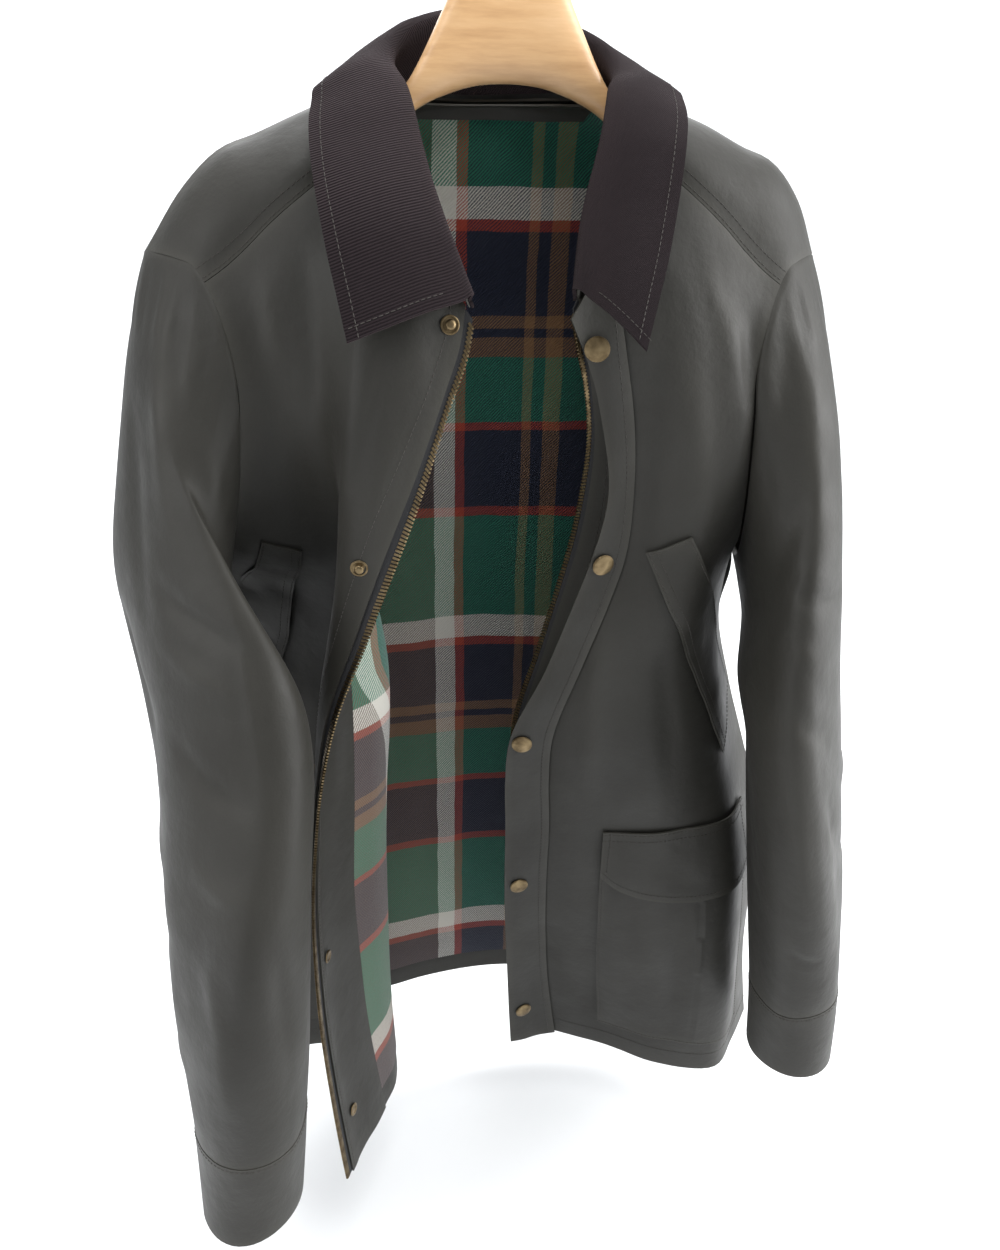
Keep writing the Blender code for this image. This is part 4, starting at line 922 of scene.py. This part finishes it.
def kept_clear(outer, inner, carrier, side):
    """A ply moved off the one that it lies on (side 1) or inside (side -1), where the two come too near."""
    form = FORMS[carrier]
    face, near = (form["outer"], inner) if side > 0 else (form["inner"], outer)
    tree, away = sheet_tree(face), normals_of(outer, inner) * side
    shift = np.zeros(near.shape[:2])
    for k, point in enumerate(near.reshape(-1, 3)):
        hit, normal, _, _ = tree.find_nearest(Vector(point), CLEAR_REACH)
        if hit is None:
            continue
        way = Vector(away.reshape(-1, 3)[k])
        normal = normal if normal.dot(way) > 0 else -normal
        shift.flat[k] = max(0.0, PLY_CLEAR - (Vector(point) - hit).dot(normal))
    if shift.max() > 0:
        kind = "laid ply" if side > 0 else "inner ply"
        print("%s kept clear of %s by up to %.1f mm" % (kind, carrier, shift.max() / MM))
    move = away * shift[..., None]
    return outer + move, inner + move


# %% [markdown]
# One function then makes any panel: it reads the wall, smooths and creases it, sews the shell, gives it its
# finish and states its flat cut. The map of a plaid piece is moved so that the repeat starts where it
# should.

# %% Sew a piece
EDGE_WEAR, EDGE_WORN = 0.004, 0.32      # how far wear reaches in from an edge, and how much there is
RIDGE_FULL, RIDGE_WORN = 0.020, 0.16    # a ridge's height for full wear, and the most that there is
LEAST_CUT = 0.31                        # least share of its rectangle that a cut piece fills


def wear_of(across, down, raised, tube):
    edge = np.minimum(down, down[-1] - down)
    if not tube:
        edge = np.minimum(edge, np.minimum(across, across[:, -1:] - across))
    return EDGE_WORN * np.exp(-edge / EDGE_WEAR) + np.clip(raised / RIDGE_FULL, 0, RIDGE_WORN)


def plaid_map(outer, across, start):
    """The map of a plaid piece, which is nought where its repeat starts."""
    starts = [np.interp(start[0], sorted(row), across[k]) for k, row in enumerate(outer[..., 0])]
    return across - np.array(starts)[:, None], start[1] - outer[..., 2]


def area_of(grid):
    diagonals = grid[1:, 1:] - grid[:-1, :-1], grid[1:, :-1] - grid[:-1, 1:]
    return float((np.linalg.norm(np.cross(*diagonals), axis=2) / 2).sum())


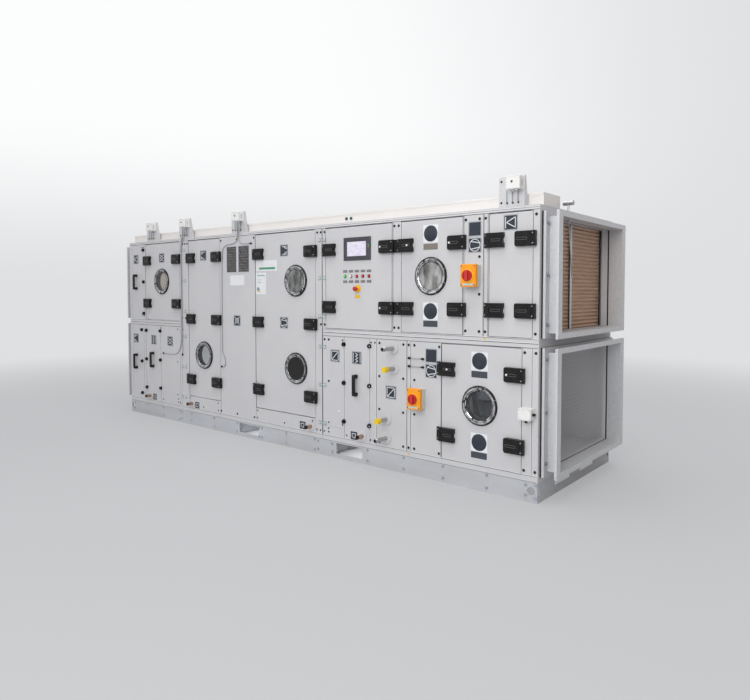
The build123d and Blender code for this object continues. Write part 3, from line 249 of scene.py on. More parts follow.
def shade(red, green, blue):
    """A colour from display values of 0 to 255, as the shader's linear numbers."""
    linear = []
    for value in (red, green, blue):
        value = value / 255
        linear.append(value / 12.92 if value <= 0.04045 else ((value + 0.055) / 1.055) ** 2.4)
    return (*linear, 1)


def inlet_of(finish, name):
    """An inlet of the finish's Principled shader."""
    return finish.node_tree.nodes["Principled BSDF"].inputs[name]


def new_finish(name, color, roughness, metallic=0.0):
    """A material of one plain colour, for the later steps to vary."""
    finish = bpy.data.materials.new(name)
    finish.use_nodes = True
    give(inlet_of(finish, "Base Color"), color)
    give(inlet_of(finish, "Roughness"), roughness)
    give(inlet_of(finish, "Metallic"), metallic)
    return finish


def dress(finish, *names):
    """Give a finish to CAD nodes, through their material slots."""
    for name in names:
        node = nodes[name]
        if node.material_slots:
            for slot in node.material_slots:
                slot.material = finish
        else:
            node.data.materials.append(finish)
        dressed.add(name)


print("mid grey is", round(shade(128, 128, 128)[0], 3), "to a shader")

# %% [markdown]
# ## Patterns
# Real surfaces are never one flat value. Each finish gets some of three things: a slow variation of the
# colour, a variation of the roughness, and a fine relief. All three read Object coordinates, which are metres
# on these nodes, so the grain has one true scale on every part. Writing the steps as small helpers keeps
# every finish to two or three lines.

# %% Colour patterns
def pattern_space(finish, stretch=(1, 1, 1)):
    """Object coordinates, stretched along an axis where the grain runs that way."""
    source = add_node(finish.node_tree, "ShaderNodeTexCoord").outputs["Object"]
    feeds = {"Vector": source, "Scale": stretch}
    return add_node(finish.node_tree, "ShaderNodeMapping", feeds).outputs["Vector"]


def mix_color(finish, share, color):
    """Lay a colour over the present one, as much as the share says."""
    inlet = inlet_of(finish, "Base Color")
    present = inlet.links[0].from_socket if inlet.links else tuple(inlet.default_value)
    give(inlet, blend(finish.node_tree, share, present, color))


def noise(finish, scale, detail=3.0, stretch=(1, 1, 1)):
    """Soft random values on Object coordinates; scale is blotches a metre."""
    feeds = {"Vector": pattern_space(finish, stretch), "Scale": scale, "Detail": detail}
    return add_node(finish.node_tree, "ShaderNodeTexNoise", feeds).outputs["Fac"]


def vary_color(finish, color, scale, strength, stretch=(1, 1, 1)):
    """Blotches of a second colour, at most this strong."""
    blotches = noise(finish, scale, 4.0, stretch)
    mix_color(finish, ramp(finish.node_tree, blotches, 0.35, 0.7, 0.0, strength), color)


print("colour patterns ready")

# %% Roughness and relief
def vary_roughness(finish, scale, low, high):
    """Roughness that drifts between two values."""
    give(inlet_of(finish, "Roughness"), ramp(finish.node_tree, noise(finish, scale), 0.3, 0.7, low, high))


def relief(finish, scale, height, strength, stretch=(1, 1, 1)):
    """Fine bumps of this height in metres."""
    feeds = {"Height": noise(finish, scale, 2.0, stretch), "Distance": height, "Strength": strength}
    give(inlet_of(finish, "Normal"), add_node(finish.node_tree, "ShaderNodeBump", feeds).outputs["Normal"])


def mottled(name, color, blotch, scale, strength, roughness, metallic=0.0, stretch=(1, 1, 1)):
    """A finish with blotches of a second colour, which is all that a small piece needs."""
    finish = new_finish(name, color, roughness, metallic)
    vary_color(finish, blotch, scale, strength, stretch)
    return finish


print("roughness and relief ready")

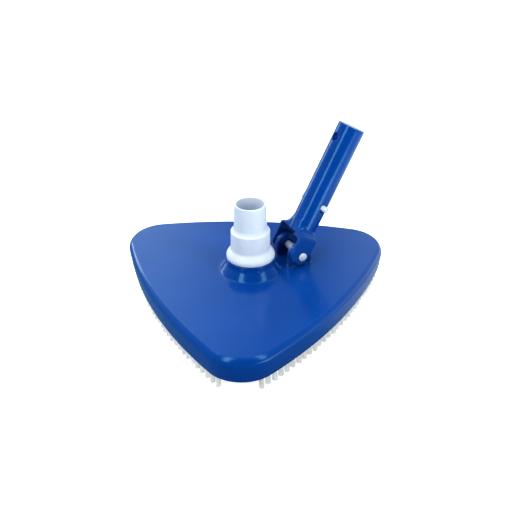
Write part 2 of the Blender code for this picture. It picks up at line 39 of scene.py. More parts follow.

· · · · · · ·

◆ What is needed: Word for word, extract all the records.

◆ Answer to the problem:
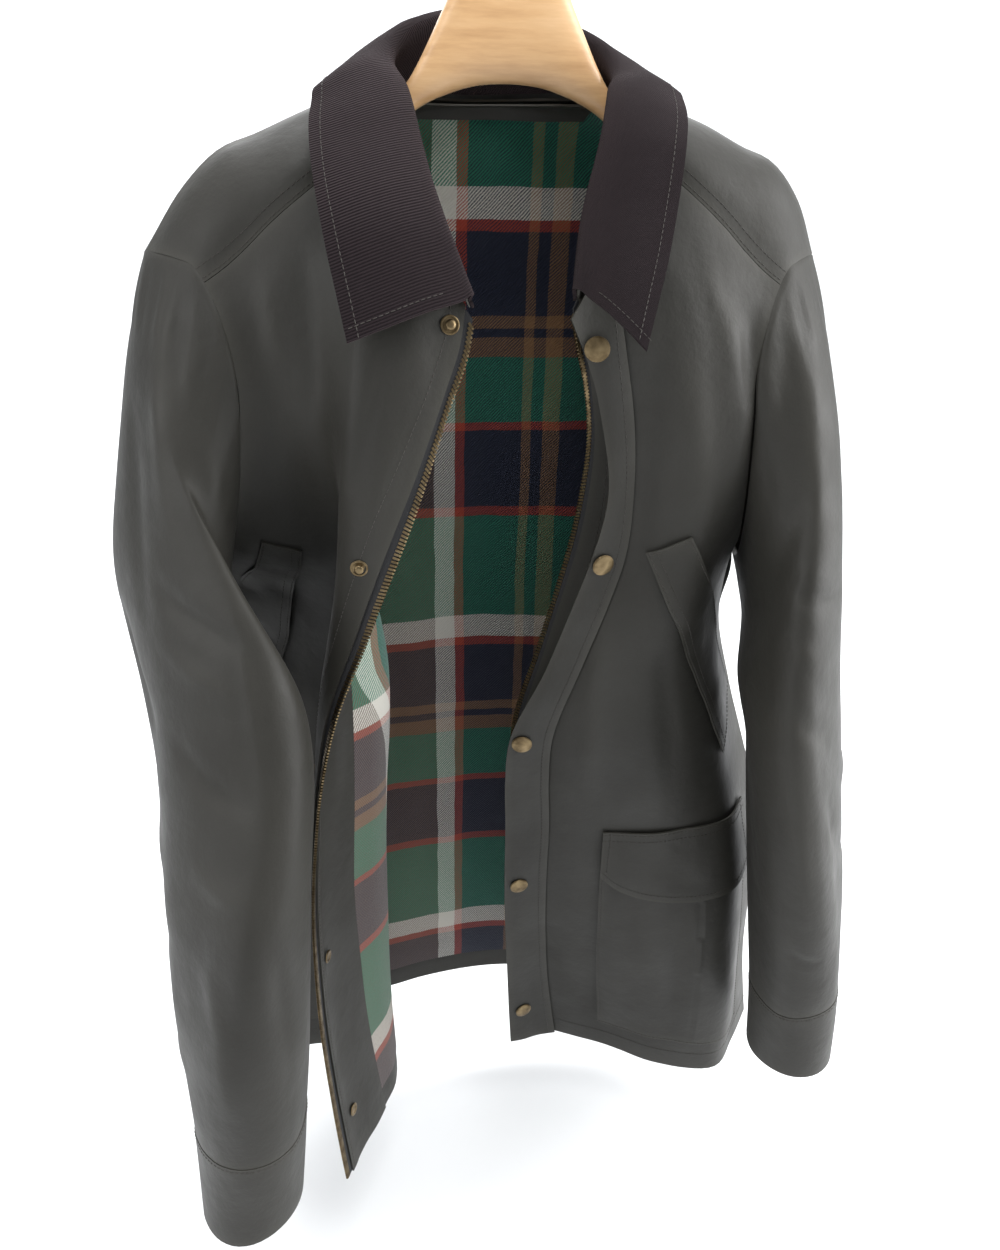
Keep writing the Blender code for this image. This is part 4, starting at line 922 of scene.py. This part finishes it.
def kept_clear(outer, inner, carrier, side):
    """A ply moved off the one that it lies on (side 1) or inside (side -1), where the two come too near."""
    form = FORMS[carrier]
    face, near = (form["outer"], inner) if side > 0 else (form["inner"], outer)
    tree, away = sheet_tree(face), normals_of(outer, inner) * side
    shift = np.zeros(near.shape[:2])
    for k, point in enumerate(near.reshape(-1, 3)):
        hit, normal, _, _ = tree.find_nearest(Vector(point), CLEAR_REACH)
        if hit is None:
            continue
        way = Vector(away.reshape(-1, 3)[k])
        normal = normal if normal.dot(way) > 0 else -normal
        shift.flat[k] = max(0.0, PLY_CLEAR - (Vector(point) - hit).dot(normal))
    if shift.max() > 0:
        kind = "laid ply" if side > 0 else "inner ply"
        print("%s kept clear of %s by up to %.1f mm" % (kind, carrier, shift.max() / MM))
    move = away * shift[..., None]
    return outer + move, inner + move


# %% [markdown]
# One function then makes any panel: it reads the wall, smooths and creases it, sews the shell, gives it its
# finish and states its flat cut. The map of a plaid piece is moved so that the repeat starts where it
# should.

# %% Sew a piece
EDGE_WEAR, EDGE_WORN = 0.004, 0.32      # how far wear reaches in from an edge, and how much there is
RIDGE_FULL, RIDGE_WORN = 0.020, 0.16    # a ridge's height for full wear, and the most that there is
LEAST_CUT = 0.31                        # least share of its rectangle that a cut piece fills


def wear_of(across, down, raised, tube):
    edge = np.minimum(down, down[-1] - down)
    if not tube:
        edge = np.minimum(edge, np.minimum(across, across[:, -1:] - across))
    return EDGE_WORN * np.exp(-edge / EDGE_WEAR) + np.clip(raised / RIDGE_FULL, 0, RIDGE_WORN)


def plaid_map(outer, across, start):
    """The map of a plaid piece, which is nought where its repeat starts."""
    starts = [np.interp(start[0], sorted(row), across[k]) for k, row in enumerate(outer[..., 0])]
    return across - np.array(starts)[:, None], start[1] - outer[..., 2]


def area_of(grid):
    diagonals = grid[1:, 1:] - grid[:-1, :-1], grid[1:, :-1] - grid[:-1, 1:]
    return float((np.linalg.norm(np.cross(*diagonals), axis=2) / 2).sum())


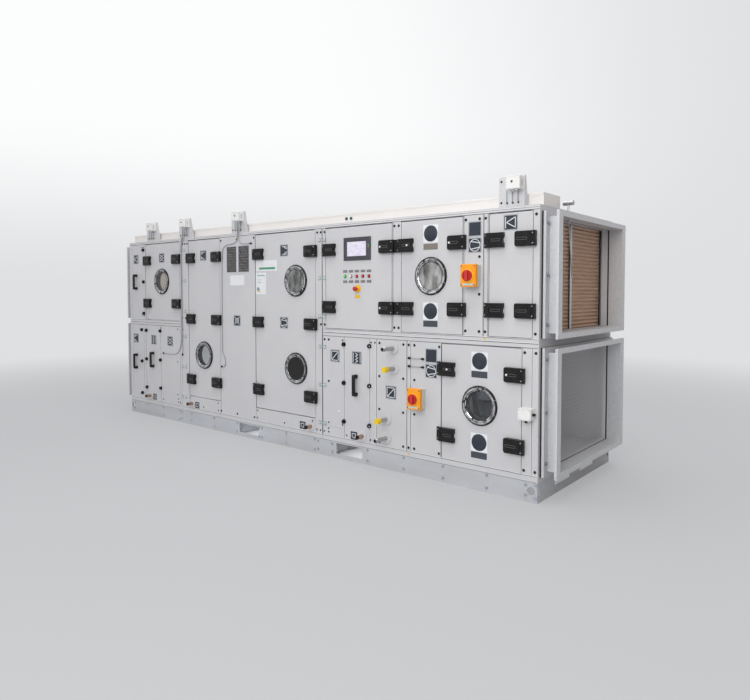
The build123d and Blender code for this object continues. Write part 3, from line 249 of scene.py on. More parts follow.
def shade(red, green, blue):
    """A colour from display values of 0 to 255, as the shader's linear numbers."""
    linear = []
    for value in (red, green, blue):
        value = value / 255
        linear.append(value / 12.92 if value <= 0.04045 else ((value + 0.055) / 1.055) ** 2.4)
    return (*linear, 1)


def inlet_of(finish, name):
    """An inlet of the finish's Principled shader."""
    return finish.node_tree.nodes["Principled BSDF"].inputs[name]


def new_finish(name, color, roughness, metallic=0.0):
    """A material of one plain colour, for the later steps to vary."""
    finish = bpy.data.materials.new(name)
    finish.use_nodes = True
    give(inlet_of(finish, "Base Color"), color)
    give(inlet_of(finish, "Roughness"), roughness)
    give(inlet_of(finish, "Metallic"), metallic)
    return finish


def dress(finish, *names):
    """Give a finish to CAD nodes, through their material slots."""
    for name in names:
        node = nodes[name]
        if node.material_slots:
            for slot in node.material_slots:
                slot.material = finish
        else:
            node.data.materials.append(finish)
        dressed.add(name)


print("mid grey is", round(shade(128, 128, 128)[0], 3), "to a shader")

# %% [markdown]
# ## Patterns
# Real surfaces are never one flat value. Each finish gets some of three things: a slow variation of the
# colour, a variation of the roughness, and a fine relief. All three read Object coordinates, which are metres
# on these nodes, so the grain has one true scale on every part. Writing the steps as small helpers keeps
# every finish to two or three lines.

# %% Colour patterns
def pattern_space(finish, stretch=(1, 1, 1)):
    """Object coordinates, stretched along an axis where the grain runs that way."""
    source = add_node(finish.node_tree, "ShaderNodeTexCoord").outputs["Object"]
    feeds = {"Vector": source, "Scale": stretch}
    return add_node(finish.node_tree, "ShaderNodeMapping", feeds).outputs["Vector"]


def mix_color(finish, share, color):
    """Lay a colour over the present one, as much as the share says."""
    inlet = inlet_of(finish, "Base Color")
    present = inlet.links[0].from_socket if inlet.links else tuple(inlet.default_value)
    give(inlet, blend(finish.node_tree, share, present, color))


def noise(finish, scale, detail=3.0, stretch=(1, 1, 1)):
    """Soft random values on Object coordinates; scale is blotches a metre."""
    feeds = {"Vector": pattern_space(finish, stretch), "Scale": scale, "Detail": detail}
    return add_node(finish.node_tree, "ShaderNodeTexNoise", feeds).outputs["Fac"]


def vary_color(finish, color, scale, strength, stretch=(1, 1, 1)):
    """Blotches of a second colour, at most this strong."""
    blotches = noise(finish, scale, 4.0, stretch)
    mix_color(finish, ramp(finish.node_tree, blotches, 0.35, 0.7, 0.0, strength), color)


print("colour patterns ready")

# %% Roughness and relief
def vary_roughness(finish, scale, low, high):
    """Roughness that drifts between two values."""
    give(inlet_of(finish, "Roughness"), ramp(finish.node_tree, noise(finish, scale), 0.3, 0.7, low, high))


def relief(finish, scale, height, strength, stretch=(1, 1, 1)):
    """Fine bumps of this height in metres."""
    feeds = {"Height": noise(finish, scale, 2.0, stretch), "Distance": height, "Strength": strength}
    give(inlet_of(finish, "Normal"), add_node(finish.node_tree, "ShaderNodeBump", feeds).outputs["Normal"])


def mottled(name, color, blotch, scale, strength, roughness, metallic=0.0, stretch=(1, 1, 1)):
    """A finish with blotches of a second colour, which is all that a small piece needs."""
    finish = new_finish(name, color, roughness, metallic)
    vary_color(finish, blotch, scale, strength, stretch)
    return finish


print("roughness and relief ready")

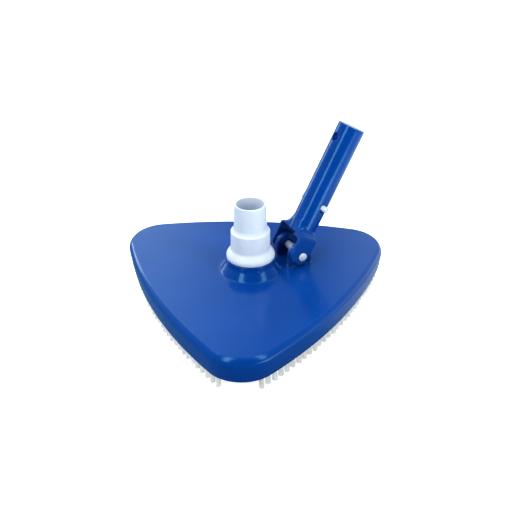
Write part 2 of the Blender code for this picture. It picks up at line 39 of scene.py. More parts follow.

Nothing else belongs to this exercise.